DP5730 Trade Integration, Firm Selection and the Costs of Non-Europe

Author(s): Massimo Del Gatto, Giordano Mion, Gianmarco Ottaviano
Publication Date: June 2006
Keyword(s): European integration, firm selection, firm-level data, gains from trade, total factor productivity
JEL(s): F12, R13
Programme Areas: International Trade and Regional Economics
Link to this Page: cepr.org/active/publications/discussion_papers/dp.php?dpno=5730

In models with heterogeneous firms trade integration has a positive impact on aggregate productivity through the selection of the best firms as import competition drives the least productive ones out of the market. To quantify the impact of firm selection on productivity, we calibrate and simulate a multi-country multi-sector model with monopolistic competition and variable markups using firm-level data and aggregate trade figures on a panel of 11 EU countries.
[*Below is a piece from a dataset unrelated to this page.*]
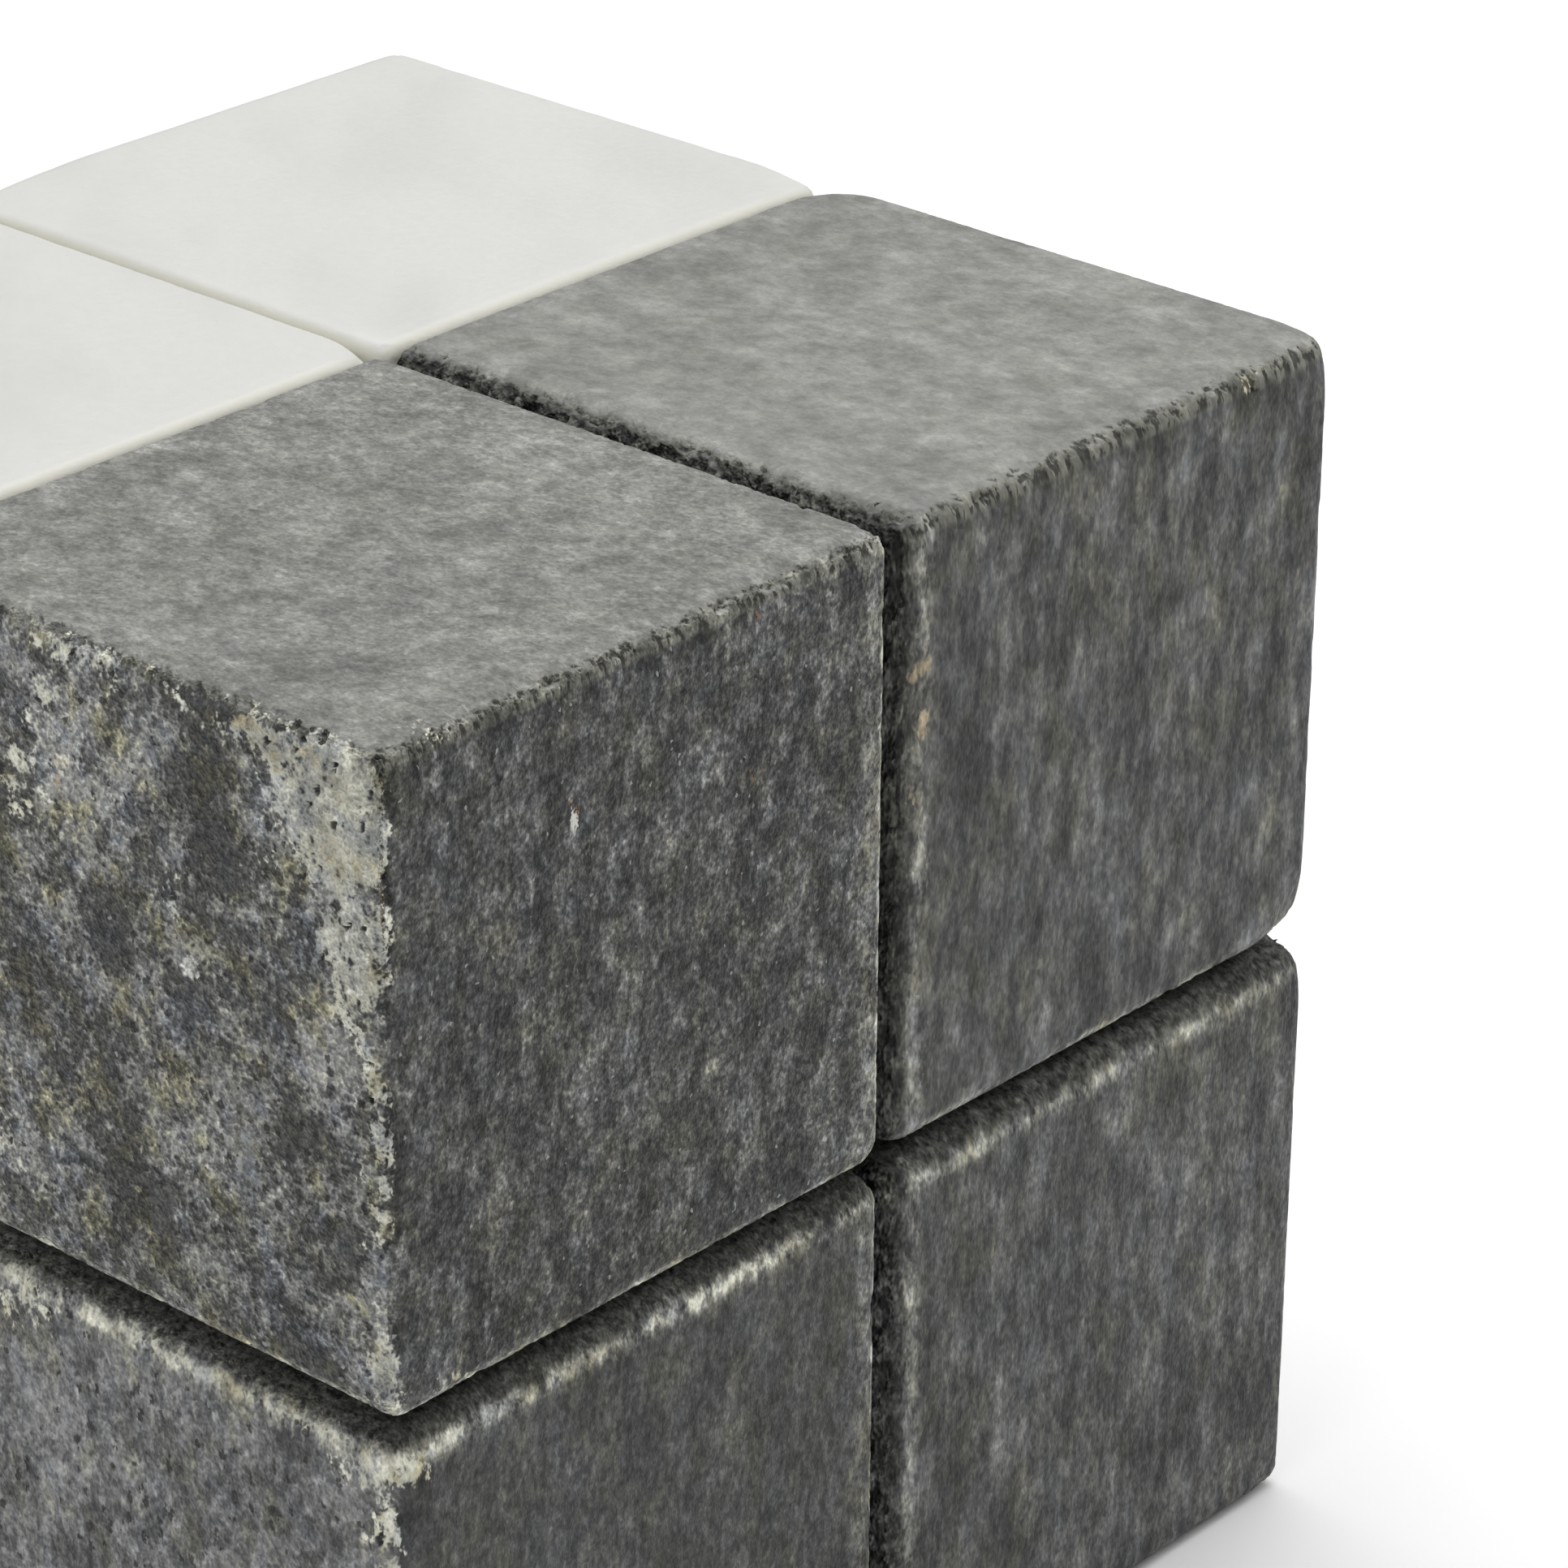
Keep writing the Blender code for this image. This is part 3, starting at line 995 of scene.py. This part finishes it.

We find that EU trade has a sizeable impact on aggregate productivity. In 2000 the introduction of prohibitive trade barriers would have caused an average productivity loss of roughly 13 per cent, whereas a reduction of intra-EU trade costs by 5 per cent would have generated a productivity gain of roughly 2 per cent. Productivity losses and gains, however, vary a lot across countries and sectors depending on market accessibility and trade costs. We provide evidence that our results are robust to alternative distance and productivity measures.